What the exercise asks: Find the lines that contain the word "depsgraph" and copy each one.
━━━━━ Dataset section ━━━━━
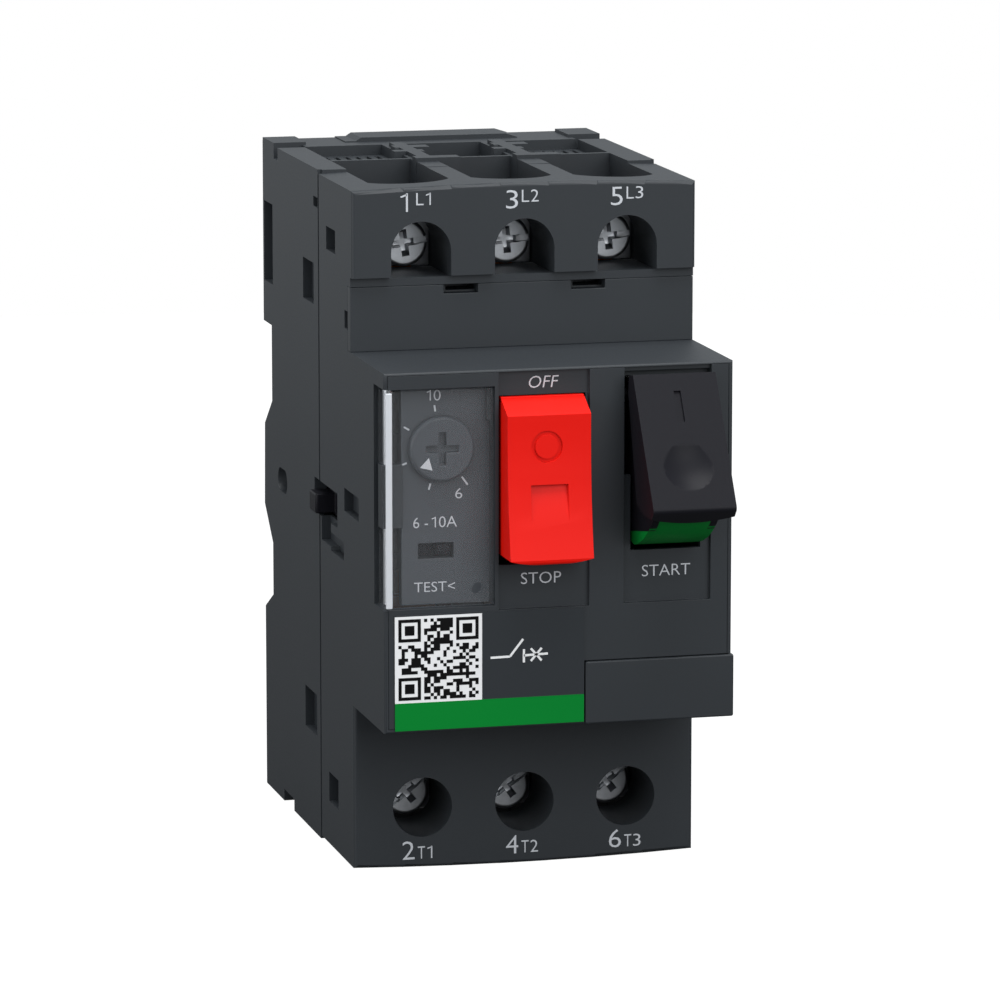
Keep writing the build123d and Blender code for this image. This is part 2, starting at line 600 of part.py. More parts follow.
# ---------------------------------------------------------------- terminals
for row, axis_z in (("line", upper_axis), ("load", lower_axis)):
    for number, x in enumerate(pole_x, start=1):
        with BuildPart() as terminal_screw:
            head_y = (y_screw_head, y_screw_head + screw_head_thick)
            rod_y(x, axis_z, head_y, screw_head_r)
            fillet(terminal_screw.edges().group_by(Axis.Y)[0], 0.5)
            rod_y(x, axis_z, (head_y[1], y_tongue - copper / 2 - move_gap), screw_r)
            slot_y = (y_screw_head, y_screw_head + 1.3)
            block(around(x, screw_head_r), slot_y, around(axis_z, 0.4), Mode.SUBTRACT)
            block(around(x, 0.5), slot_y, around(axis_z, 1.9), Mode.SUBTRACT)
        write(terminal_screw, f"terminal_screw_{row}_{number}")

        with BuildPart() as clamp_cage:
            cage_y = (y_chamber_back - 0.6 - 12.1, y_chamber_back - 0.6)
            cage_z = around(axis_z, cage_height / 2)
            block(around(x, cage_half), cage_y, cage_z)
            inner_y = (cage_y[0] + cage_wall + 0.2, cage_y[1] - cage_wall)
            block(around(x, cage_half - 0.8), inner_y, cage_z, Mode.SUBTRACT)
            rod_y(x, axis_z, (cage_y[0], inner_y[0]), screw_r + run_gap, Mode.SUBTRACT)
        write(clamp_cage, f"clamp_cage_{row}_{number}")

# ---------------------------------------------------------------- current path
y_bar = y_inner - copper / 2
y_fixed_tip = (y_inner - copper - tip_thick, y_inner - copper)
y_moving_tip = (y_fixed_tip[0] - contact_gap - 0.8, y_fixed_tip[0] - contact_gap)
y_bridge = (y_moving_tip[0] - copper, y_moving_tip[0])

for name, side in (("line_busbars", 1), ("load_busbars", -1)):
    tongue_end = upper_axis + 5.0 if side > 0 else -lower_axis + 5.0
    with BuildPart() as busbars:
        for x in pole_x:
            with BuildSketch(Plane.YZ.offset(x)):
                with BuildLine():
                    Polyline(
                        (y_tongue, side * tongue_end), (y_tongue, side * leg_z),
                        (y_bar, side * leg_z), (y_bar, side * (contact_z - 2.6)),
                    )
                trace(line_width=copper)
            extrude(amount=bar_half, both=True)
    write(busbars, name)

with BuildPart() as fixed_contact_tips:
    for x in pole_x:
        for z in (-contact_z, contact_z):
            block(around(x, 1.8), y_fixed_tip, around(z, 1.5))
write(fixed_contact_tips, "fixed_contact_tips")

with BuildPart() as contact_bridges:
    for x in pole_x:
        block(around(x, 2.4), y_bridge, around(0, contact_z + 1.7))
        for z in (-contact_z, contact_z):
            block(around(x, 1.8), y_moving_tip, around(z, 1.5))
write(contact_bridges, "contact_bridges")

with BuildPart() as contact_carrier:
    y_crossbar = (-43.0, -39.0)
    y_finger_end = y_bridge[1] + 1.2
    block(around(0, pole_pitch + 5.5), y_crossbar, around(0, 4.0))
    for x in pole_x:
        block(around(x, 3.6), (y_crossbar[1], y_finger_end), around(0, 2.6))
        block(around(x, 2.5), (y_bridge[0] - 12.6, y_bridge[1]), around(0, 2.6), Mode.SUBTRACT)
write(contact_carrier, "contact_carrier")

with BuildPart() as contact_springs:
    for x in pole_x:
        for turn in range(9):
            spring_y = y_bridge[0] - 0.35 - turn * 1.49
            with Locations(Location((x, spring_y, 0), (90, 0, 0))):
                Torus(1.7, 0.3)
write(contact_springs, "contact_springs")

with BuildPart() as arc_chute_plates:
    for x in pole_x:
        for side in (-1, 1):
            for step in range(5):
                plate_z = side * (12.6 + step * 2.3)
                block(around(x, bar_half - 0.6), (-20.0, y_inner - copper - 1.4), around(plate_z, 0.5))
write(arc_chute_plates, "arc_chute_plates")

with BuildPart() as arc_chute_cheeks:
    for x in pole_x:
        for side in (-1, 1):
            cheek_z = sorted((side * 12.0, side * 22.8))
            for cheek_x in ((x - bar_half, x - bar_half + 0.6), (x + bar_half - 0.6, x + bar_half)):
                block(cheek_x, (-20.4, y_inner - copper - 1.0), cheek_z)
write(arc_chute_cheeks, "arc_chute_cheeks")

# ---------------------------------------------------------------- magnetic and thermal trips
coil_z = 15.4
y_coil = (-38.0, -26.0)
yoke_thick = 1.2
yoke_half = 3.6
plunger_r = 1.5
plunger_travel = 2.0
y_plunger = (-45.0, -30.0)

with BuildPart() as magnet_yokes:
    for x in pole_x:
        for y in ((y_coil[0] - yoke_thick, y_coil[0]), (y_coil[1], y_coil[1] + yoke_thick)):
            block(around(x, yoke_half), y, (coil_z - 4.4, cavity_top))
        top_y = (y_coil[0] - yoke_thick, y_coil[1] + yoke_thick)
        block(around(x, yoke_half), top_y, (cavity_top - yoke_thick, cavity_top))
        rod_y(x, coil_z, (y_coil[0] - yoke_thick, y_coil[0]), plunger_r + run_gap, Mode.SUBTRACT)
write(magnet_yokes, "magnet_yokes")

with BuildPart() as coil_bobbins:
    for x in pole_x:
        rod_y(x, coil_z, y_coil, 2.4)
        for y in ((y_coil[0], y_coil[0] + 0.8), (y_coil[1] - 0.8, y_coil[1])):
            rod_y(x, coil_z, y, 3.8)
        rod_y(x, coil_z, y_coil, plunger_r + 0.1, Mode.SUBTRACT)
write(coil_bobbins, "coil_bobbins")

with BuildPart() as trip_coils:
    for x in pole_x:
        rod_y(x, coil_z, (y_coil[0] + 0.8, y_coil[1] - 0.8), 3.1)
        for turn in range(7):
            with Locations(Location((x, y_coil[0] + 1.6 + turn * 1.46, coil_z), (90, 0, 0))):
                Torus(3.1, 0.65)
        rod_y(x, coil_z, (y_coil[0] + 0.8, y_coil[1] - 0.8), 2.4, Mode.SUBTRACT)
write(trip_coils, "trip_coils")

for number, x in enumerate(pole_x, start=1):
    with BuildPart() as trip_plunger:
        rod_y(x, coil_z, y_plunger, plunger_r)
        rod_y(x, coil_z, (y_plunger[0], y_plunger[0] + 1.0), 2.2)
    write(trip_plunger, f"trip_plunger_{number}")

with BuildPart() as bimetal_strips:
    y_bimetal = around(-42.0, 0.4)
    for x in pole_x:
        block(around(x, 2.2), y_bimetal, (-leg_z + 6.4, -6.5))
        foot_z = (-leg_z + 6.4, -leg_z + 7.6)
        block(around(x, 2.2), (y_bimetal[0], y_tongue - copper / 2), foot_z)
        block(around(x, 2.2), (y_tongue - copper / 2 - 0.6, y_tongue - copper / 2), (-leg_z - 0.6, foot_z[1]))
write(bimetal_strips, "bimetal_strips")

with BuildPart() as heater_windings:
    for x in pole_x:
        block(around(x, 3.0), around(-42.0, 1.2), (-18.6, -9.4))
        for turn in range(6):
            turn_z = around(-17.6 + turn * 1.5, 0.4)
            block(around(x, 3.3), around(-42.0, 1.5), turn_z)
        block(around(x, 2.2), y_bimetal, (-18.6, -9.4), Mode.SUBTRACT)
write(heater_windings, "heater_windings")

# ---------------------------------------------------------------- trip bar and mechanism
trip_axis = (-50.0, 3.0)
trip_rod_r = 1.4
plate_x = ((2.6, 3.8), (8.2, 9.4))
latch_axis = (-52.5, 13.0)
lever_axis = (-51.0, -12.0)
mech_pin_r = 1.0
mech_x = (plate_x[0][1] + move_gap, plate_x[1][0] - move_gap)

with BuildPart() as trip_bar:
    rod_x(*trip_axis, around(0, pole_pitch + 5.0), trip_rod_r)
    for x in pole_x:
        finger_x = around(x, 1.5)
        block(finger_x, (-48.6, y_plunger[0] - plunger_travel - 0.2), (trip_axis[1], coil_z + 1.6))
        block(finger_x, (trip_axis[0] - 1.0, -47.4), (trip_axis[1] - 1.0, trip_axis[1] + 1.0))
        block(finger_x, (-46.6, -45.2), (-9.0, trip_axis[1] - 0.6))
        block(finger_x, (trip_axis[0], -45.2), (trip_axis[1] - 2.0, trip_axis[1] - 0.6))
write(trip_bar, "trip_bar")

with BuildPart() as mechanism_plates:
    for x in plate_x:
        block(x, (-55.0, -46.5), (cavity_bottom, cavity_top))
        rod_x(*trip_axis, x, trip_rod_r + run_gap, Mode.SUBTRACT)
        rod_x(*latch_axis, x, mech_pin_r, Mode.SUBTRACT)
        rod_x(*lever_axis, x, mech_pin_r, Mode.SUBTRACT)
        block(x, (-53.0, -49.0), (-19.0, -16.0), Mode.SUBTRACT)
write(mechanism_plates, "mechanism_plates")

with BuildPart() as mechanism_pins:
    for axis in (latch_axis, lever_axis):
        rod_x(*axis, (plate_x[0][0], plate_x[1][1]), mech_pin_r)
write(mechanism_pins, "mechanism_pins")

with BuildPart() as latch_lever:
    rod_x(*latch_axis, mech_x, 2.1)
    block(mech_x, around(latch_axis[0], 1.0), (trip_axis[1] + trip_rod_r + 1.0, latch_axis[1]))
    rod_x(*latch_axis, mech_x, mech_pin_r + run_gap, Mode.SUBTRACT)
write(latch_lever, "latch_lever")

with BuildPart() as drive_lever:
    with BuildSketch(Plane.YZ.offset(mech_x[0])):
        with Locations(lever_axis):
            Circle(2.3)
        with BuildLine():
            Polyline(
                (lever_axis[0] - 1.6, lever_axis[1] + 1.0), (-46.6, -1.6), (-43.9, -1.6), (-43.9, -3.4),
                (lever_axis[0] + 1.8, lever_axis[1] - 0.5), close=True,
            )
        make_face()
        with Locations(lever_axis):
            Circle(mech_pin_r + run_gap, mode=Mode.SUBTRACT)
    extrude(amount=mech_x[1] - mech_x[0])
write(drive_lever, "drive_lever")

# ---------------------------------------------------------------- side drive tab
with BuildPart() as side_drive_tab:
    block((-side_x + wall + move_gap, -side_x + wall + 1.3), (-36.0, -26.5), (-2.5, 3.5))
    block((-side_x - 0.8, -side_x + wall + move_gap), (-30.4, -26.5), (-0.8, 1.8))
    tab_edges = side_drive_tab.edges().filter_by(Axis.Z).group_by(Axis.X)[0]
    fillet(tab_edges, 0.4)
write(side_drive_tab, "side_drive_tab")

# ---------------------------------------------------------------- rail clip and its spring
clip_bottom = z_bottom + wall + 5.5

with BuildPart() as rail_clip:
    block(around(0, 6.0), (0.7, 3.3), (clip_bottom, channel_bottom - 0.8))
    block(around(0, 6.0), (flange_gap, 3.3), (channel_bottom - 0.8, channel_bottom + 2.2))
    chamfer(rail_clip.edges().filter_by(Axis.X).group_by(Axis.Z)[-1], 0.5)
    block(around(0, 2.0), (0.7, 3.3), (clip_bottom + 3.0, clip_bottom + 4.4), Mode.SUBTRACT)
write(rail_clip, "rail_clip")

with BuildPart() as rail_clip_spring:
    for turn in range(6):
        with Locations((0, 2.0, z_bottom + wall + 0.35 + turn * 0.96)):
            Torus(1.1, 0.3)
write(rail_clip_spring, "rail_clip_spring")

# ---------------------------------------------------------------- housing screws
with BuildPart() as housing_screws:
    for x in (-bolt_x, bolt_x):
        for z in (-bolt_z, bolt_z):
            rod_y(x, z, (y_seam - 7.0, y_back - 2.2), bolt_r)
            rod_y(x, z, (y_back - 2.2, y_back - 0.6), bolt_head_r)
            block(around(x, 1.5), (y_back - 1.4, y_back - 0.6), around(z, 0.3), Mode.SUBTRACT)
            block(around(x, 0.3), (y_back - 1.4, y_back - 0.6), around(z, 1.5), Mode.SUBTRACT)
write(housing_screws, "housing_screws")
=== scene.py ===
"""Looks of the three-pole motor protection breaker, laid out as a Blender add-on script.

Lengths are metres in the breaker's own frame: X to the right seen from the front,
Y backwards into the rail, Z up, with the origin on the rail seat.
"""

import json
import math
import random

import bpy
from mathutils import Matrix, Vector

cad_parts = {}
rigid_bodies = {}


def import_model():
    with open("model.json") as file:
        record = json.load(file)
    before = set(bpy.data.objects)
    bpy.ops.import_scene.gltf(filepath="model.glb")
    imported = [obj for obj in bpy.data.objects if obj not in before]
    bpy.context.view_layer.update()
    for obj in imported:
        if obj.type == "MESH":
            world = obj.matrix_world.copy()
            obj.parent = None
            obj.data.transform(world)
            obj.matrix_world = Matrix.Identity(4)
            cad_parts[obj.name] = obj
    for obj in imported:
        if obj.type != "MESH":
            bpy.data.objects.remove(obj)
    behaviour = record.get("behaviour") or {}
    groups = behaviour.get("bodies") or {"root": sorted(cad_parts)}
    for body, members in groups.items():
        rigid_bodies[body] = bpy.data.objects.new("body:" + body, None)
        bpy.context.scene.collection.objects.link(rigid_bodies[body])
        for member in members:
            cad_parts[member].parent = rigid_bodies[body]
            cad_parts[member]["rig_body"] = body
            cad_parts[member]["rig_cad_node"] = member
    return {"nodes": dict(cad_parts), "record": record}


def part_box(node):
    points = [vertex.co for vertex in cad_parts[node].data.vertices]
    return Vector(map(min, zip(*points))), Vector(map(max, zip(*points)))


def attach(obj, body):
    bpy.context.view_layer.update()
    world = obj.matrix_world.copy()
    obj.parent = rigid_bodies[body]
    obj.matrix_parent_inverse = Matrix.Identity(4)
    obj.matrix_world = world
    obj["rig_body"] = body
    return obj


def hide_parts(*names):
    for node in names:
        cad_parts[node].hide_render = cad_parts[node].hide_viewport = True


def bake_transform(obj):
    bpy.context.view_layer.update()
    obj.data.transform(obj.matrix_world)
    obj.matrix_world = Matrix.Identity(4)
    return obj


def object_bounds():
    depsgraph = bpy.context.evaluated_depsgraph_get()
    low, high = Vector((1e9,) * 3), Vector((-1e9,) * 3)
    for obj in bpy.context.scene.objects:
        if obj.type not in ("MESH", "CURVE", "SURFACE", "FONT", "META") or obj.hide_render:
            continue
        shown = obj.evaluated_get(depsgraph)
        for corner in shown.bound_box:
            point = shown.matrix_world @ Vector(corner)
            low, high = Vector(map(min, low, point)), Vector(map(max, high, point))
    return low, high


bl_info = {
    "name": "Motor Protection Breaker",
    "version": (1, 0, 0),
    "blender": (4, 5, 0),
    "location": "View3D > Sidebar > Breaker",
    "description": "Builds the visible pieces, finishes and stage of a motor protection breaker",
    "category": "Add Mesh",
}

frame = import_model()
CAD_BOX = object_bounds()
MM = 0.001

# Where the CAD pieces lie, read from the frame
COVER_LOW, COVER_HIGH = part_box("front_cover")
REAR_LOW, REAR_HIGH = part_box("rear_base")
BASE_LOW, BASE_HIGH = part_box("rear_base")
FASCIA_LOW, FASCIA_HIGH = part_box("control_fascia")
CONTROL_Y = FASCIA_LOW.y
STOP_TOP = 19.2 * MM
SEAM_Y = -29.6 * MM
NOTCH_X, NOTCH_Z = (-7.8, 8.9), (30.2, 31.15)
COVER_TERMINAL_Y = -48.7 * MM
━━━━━
Response:
    depsgraph = bpy.context.evaluated_depsgraph_get()
        shown = obj.evaluated_get(depsgraph)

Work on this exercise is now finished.